## GOAL OF THE EXERCISE
From the listing, collect all lines containing the word "object".

## EXERCISE MATERIAL
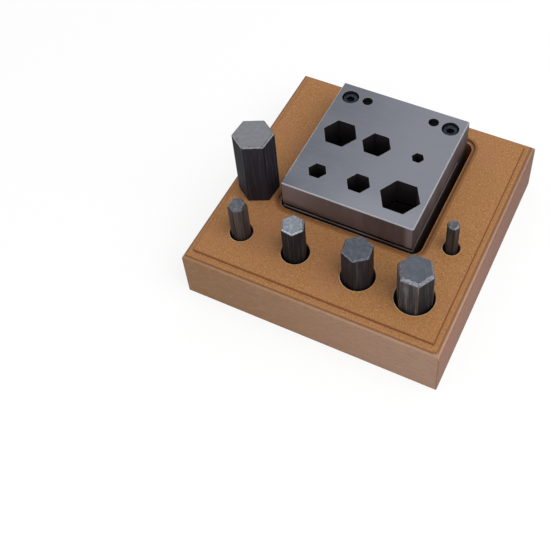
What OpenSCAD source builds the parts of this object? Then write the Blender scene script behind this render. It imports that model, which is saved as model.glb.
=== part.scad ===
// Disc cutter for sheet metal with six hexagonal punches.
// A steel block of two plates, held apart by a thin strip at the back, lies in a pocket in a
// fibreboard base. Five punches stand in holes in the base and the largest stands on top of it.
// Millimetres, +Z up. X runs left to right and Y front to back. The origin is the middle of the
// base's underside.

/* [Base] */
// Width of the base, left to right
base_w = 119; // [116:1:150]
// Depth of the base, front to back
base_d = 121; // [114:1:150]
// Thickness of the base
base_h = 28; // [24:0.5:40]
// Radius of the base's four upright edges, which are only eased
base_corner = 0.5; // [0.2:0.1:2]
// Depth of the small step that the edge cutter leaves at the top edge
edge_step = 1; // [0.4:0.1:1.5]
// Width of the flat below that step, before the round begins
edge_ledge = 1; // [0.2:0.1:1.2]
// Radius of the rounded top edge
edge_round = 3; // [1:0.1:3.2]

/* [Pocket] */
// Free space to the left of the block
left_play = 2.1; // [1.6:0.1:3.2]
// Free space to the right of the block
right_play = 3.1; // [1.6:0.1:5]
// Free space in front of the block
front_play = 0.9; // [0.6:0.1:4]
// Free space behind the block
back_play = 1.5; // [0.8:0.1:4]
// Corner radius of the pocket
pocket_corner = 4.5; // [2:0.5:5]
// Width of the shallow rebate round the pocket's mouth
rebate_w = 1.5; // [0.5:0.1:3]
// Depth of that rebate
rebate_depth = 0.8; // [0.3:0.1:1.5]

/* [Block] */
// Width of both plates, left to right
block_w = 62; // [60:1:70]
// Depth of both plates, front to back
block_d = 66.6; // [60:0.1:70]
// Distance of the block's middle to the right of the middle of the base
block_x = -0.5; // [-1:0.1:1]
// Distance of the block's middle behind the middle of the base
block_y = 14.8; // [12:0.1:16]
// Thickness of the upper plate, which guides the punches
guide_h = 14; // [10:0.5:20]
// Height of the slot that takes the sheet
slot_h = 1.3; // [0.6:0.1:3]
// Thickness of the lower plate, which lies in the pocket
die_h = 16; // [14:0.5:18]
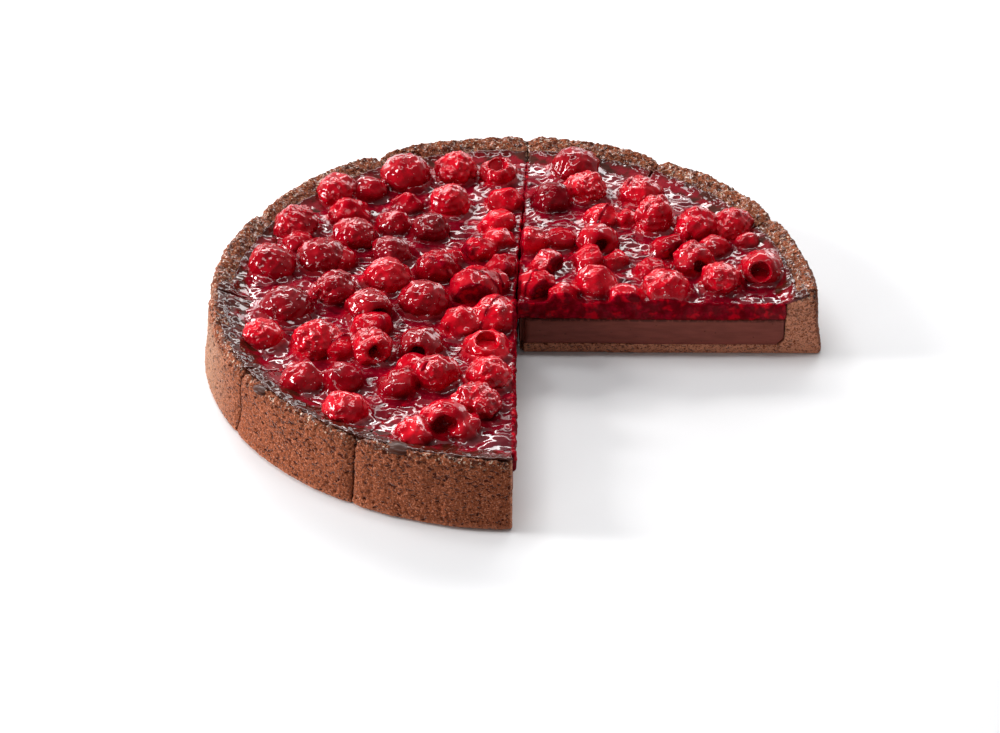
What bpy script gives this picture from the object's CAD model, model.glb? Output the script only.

## EXPECTED ANSWER
What OpenSCAD source builds the parts of this object? Then write the Blender scene script behind this render. It imports that model, which is saved as model.glb.
What bpy script gives this picture from the object's CAD model, model.glb? Output the script only.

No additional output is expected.